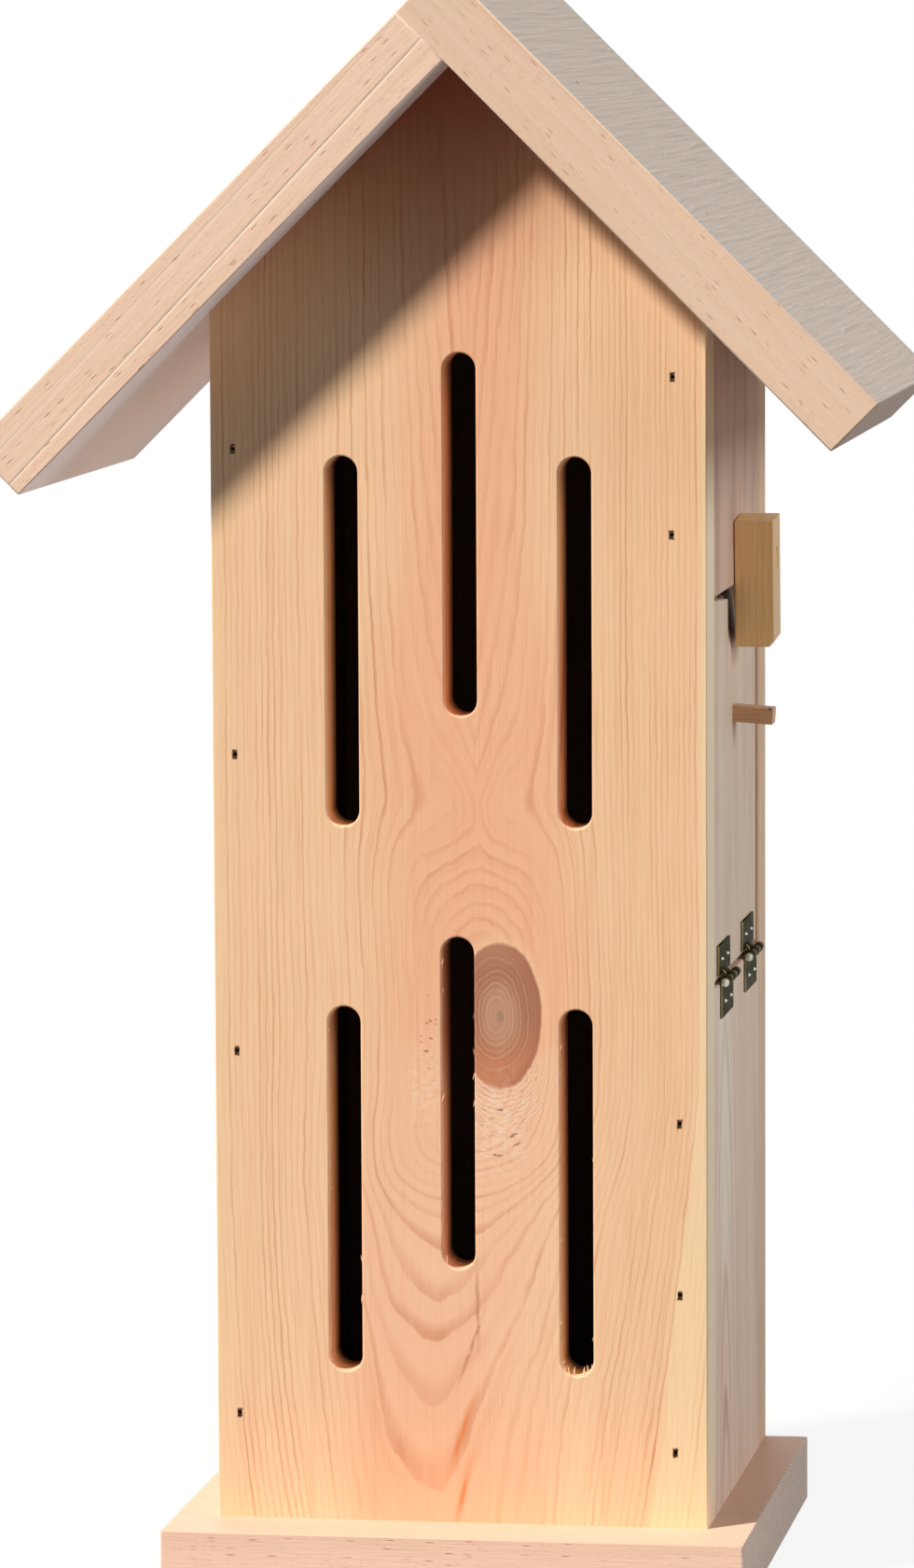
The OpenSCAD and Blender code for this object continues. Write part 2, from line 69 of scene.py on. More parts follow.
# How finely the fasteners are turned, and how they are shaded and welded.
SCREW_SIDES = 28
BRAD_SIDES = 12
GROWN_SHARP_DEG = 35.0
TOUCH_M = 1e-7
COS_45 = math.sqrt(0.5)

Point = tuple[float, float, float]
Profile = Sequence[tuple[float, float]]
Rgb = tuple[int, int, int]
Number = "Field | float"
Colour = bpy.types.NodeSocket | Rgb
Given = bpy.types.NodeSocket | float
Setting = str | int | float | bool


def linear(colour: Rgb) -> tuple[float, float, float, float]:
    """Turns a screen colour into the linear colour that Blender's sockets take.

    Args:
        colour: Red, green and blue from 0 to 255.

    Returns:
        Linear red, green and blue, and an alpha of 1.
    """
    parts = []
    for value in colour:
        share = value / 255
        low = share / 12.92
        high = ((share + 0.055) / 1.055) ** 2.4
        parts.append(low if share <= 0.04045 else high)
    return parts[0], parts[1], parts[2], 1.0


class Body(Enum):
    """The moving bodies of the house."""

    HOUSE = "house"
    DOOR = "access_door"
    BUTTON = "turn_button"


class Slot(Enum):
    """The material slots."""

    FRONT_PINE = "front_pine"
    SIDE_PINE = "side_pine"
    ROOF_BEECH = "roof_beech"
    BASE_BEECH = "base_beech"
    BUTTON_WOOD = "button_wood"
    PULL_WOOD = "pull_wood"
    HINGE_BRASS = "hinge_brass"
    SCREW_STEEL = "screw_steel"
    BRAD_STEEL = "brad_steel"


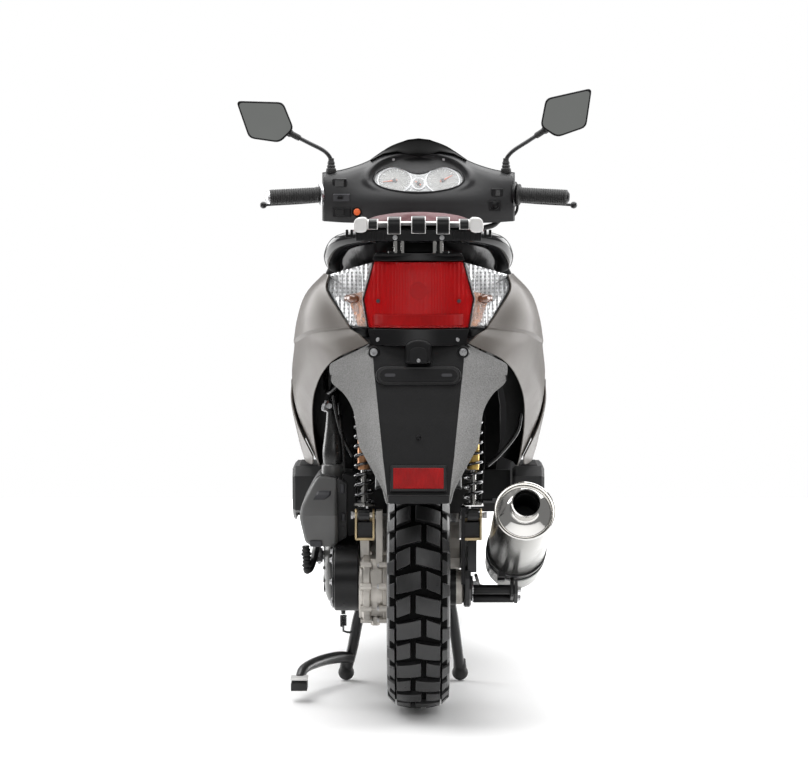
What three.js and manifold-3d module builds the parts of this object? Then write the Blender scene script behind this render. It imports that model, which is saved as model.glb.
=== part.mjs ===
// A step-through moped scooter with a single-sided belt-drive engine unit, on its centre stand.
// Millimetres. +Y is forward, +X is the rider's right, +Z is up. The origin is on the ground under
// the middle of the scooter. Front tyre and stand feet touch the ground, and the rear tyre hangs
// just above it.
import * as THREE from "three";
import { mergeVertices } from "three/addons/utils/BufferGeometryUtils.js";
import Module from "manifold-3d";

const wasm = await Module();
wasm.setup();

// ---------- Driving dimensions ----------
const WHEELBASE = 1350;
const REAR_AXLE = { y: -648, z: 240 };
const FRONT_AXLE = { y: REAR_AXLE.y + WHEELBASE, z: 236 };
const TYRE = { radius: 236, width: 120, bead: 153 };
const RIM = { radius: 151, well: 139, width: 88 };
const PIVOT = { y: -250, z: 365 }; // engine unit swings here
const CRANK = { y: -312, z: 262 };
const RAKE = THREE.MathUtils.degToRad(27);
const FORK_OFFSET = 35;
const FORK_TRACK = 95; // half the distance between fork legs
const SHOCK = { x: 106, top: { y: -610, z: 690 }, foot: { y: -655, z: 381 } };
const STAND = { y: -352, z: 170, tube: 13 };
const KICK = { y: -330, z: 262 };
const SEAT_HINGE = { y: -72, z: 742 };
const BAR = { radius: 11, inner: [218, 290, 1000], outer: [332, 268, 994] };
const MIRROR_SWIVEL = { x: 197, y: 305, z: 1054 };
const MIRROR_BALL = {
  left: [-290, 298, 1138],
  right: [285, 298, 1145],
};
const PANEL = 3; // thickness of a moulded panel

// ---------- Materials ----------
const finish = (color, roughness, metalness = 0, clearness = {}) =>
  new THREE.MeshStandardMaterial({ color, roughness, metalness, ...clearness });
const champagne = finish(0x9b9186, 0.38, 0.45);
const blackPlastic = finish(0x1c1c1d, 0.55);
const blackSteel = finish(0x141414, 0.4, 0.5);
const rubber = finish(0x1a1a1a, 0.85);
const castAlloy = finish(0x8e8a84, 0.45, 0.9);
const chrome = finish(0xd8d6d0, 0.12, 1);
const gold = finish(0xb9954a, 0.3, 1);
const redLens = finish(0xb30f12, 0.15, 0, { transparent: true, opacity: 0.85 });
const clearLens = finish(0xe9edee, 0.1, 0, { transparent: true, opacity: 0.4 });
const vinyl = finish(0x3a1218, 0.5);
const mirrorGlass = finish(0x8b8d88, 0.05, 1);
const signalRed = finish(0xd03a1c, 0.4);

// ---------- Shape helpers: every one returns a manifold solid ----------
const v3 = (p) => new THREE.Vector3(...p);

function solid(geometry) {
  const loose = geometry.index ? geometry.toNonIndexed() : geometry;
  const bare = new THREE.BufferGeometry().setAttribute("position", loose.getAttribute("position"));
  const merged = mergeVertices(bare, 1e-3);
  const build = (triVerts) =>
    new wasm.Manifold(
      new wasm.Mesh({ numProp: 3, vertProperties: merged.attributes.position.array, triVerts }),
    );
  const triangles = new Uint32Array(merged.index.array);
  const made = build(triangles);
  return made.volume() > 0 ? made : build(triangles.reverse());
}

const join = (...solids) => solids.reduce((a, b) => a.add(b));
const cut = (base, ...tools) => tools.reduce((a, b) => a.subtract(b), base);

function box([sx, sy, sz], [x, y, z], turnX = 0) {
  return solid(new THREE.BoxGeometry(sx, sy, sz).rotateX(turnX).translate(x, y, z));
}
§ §
● **Aim of the task**
Repeat the material above in full, exactly as it stands.

● **Full answer**
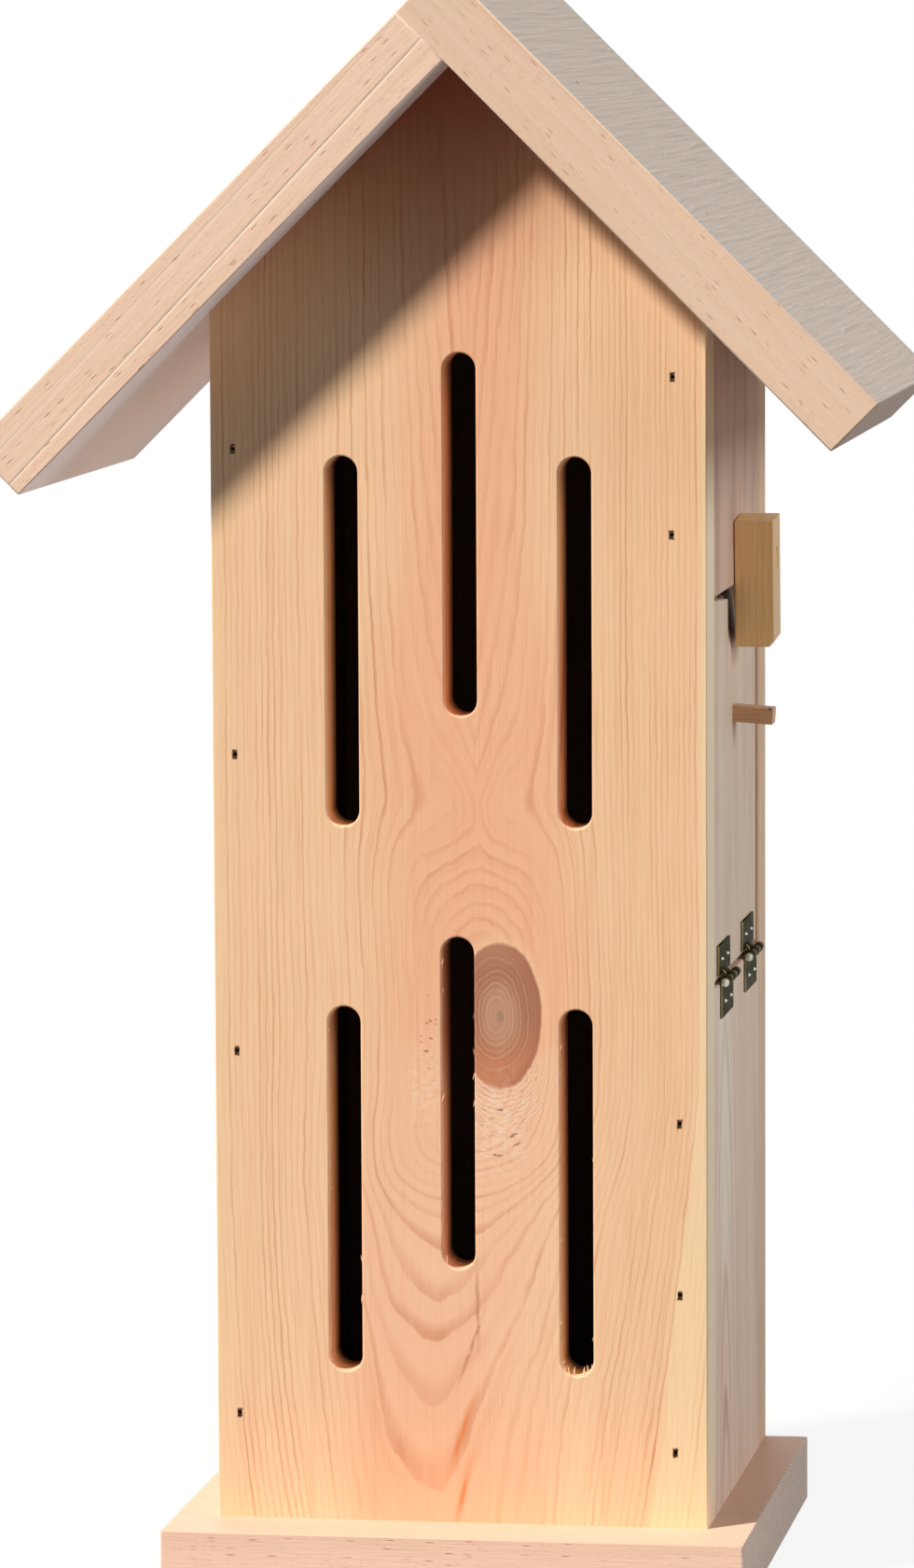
The OpenSCAD and Blender code for this object continues. Write part 2, from line 69 of scene.py on. More parts follow.
# How finely the fasteners are turned, and how they are shaded and welded.
SCREW_SIDES = 28
BRAD_SIDES = 12
GROWN_SHARP_DEG = 35.0
TOUCH_M = 1e-7
COS_45 = math.sqrt(0.5)

Point = tuple[float, float, float]
Profile = Sequence[tuple[float, float]]
Rgb = tuple[int, int, int]
Number = "Field | float"
Colour = bpy.types.NodeSocket | Rgb
Given = bpy.types.NodeSocket | float
Setting = str | int | float | bool


def linear(colour: Rgb) -> tuple[float, float, float, float]:
    """Turns a screen colour into the linear colour that Blender's sockets take.

    Args:
        colour: Red, green and blue from 0 to 255.

    Returns:
        Linear red, green and blue, and an alpha of 1.
    """
    parts = []
    for value in colour:
        share = value / 255
        low = share / 12.92
        high = ((share + 0.055) / 1.055) ** 2.4
        parts.append(low if share <= 0.04045 else high)
    return parts[0], parts[1], parts[2], 1.0


class Body(Enum):
    """The moving bodies of the house."""

    HOUSE = "house"
    DOOR = "access_door"
    BUTTON = "turn_button"


class Slot(Enum):
    """The material slots."""

    FRONT_PINE = "front_pine"
    SIDE_PINE = "side_pine"
    ROOF_BEECH = "roof_beech"
    BASE_BEECH = "base_beech"
    BUTTON_WOOD = "button_wood"
    PULL_WOOD = "pull_wood"
    HINGE_BRASS = "hinge_brass"
    SCREW_STEEL = "screw_steel"
    BRAD_STEEL = "brad_steel"


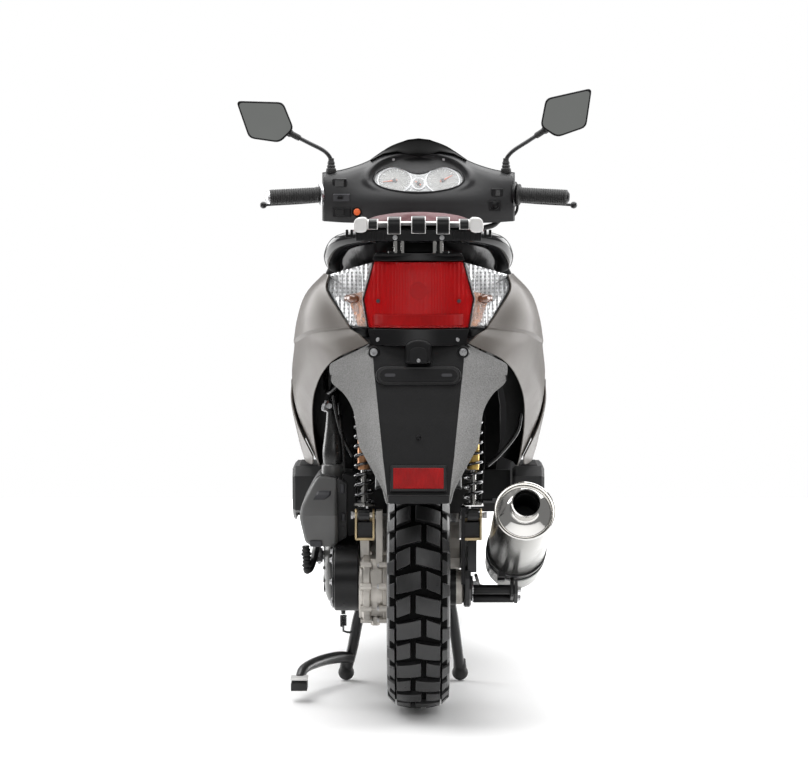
What three.js and manifold-3d module builds the parts of this object? Then write the Blender scene script behind this render. It imports that model, which is saved as model.glb.
=== part.mjs ===
// A step-through moped scooter with a single-sided belt-drive engine unit, on its centre stand.
// Millimetres. +Y is forward, +X is the rider's right, +Z is up. The origin is on the ground under
// the middle of the scooter. Front tyre and stand feet touch the ground, and the rear tyre hangs
// just above it.
import * as THREE from "three";
import { mergeVertices } from "three/addons/utils/BufferGeometryUtils.js";
import Module from "manifold-3d";

const wasm = await Module();
wasm.setup();

// ---------- Driving dimensions ----------
const WHEELBASE = 1350;
const REAR_AXLE = { y: -648, z: 240 };
const FRONT_AXLE = { y: REAR_AXLE.y + WHEELBASE, z: 236 };
const TYRE = { radius: 236, width: 120, bead: 153 };
const RIM = { radius: 151, well: 139, width: 88 };
const PIVOT = { y: -250, z: 365 }; // engine unit swings here
const CRANK = { y: -312, z: 262 };
const RAKE = THREE.MathUtils.degToRad(27);
const FORK_OFFSET = 35;
const FORK_TRACK = 95; // half the distance between fork legs
const SHOCK = { x: 106, top: { y: -610, z: 690 }, foot: { y: -655, z: 381 } };
const STAND = { y: -352, z: 170, tube: 13 };
const KICK = { y: -330, z: 262 };
const SEAT_HINGE = { y: -72, z: 742 };
const BAR = { radius: 11, inner: [218, 290, 1000], outer: [332, 268, 994] };
const MIRROR_SWIVEL = { x: 197, y: 305, z: 1054 };
const MIRROR_BALL = {
  left: [-290, 298, 1138],
  right: [285, 298, 1145],
};
const PANEL = 3; // thickness of a moulded panel

// ---------- Materials ----------
const finish = (color, roughness, metalness = 0, clearness = {}) =>
  new THREE.MeshStandardMaterial({ color, roughness, metalness, ...clearness });
const champagne = finish(0x9b9186, 0.38, 0.45);
const blackPlastic = finish(0x1c1c1d, 0.55);
const blackSteel = finish(0x141414, 0.4, 0.5);
const rubber = finish(0x1a1a1a, 0.85);
const castAlloy = finish(0x8e8a84, 0.45, 0.9);
const chrome = finish(0xd8d6d0, 0.12, 1);
const gold = finish(0xb9954a, 0.3, 1);
const redLens = finish(0xb30f12, 0.15, 0, { transparent: true, opacity: 0.85 });
const clearLens = finish(0xe9edee, 0.1, 0, { transparent: true, opacity: 0.4 });
const vinyl = finish(0x3a1218, 0.5);
const mirrorGlass = finish(0x8b8d88, 0.05, 1);
const signalRed = finish(0xd03a1c, 0.4);

// ---------- Shape helpers: every one returns a manifold solid ----------
const v3 = (p) => new THREE.Vector3(...p);

function solid(geometry) {
  const loose = geometry.index ? geometry.toNonIndexed() : geometry;
  const bare = new THREE.BufferGeometry().setAttribute("position", loose.getAttribute("position"));
  const merged = mergeVertices(bare, 1e-3);
  const build = (triVerts) =>
    new wasm.Manifold(
      new wasm.Mesh({ numProp: 3, vertProperties: merged.attributes.position.array, triVerts }),
    );
  const triangles = new Uint32Array(merged.index.array);
  const made = build(triangles);
  return made.volume() > 0 ? made : build(triangles.reverse());
}

const join = (...solids) => solids.reduce((a, b) => a.add(b));
const cut = (base, ...tools) => tools.reduce((a, b) => a.subtract(b), base);

function box([sx, sy, sz], [x, y, z], turnX = 0) {
  return solid(new THREE.BoxGeometry(sx, sy, sz).rotateX(turnX).translate(x, y, z));
}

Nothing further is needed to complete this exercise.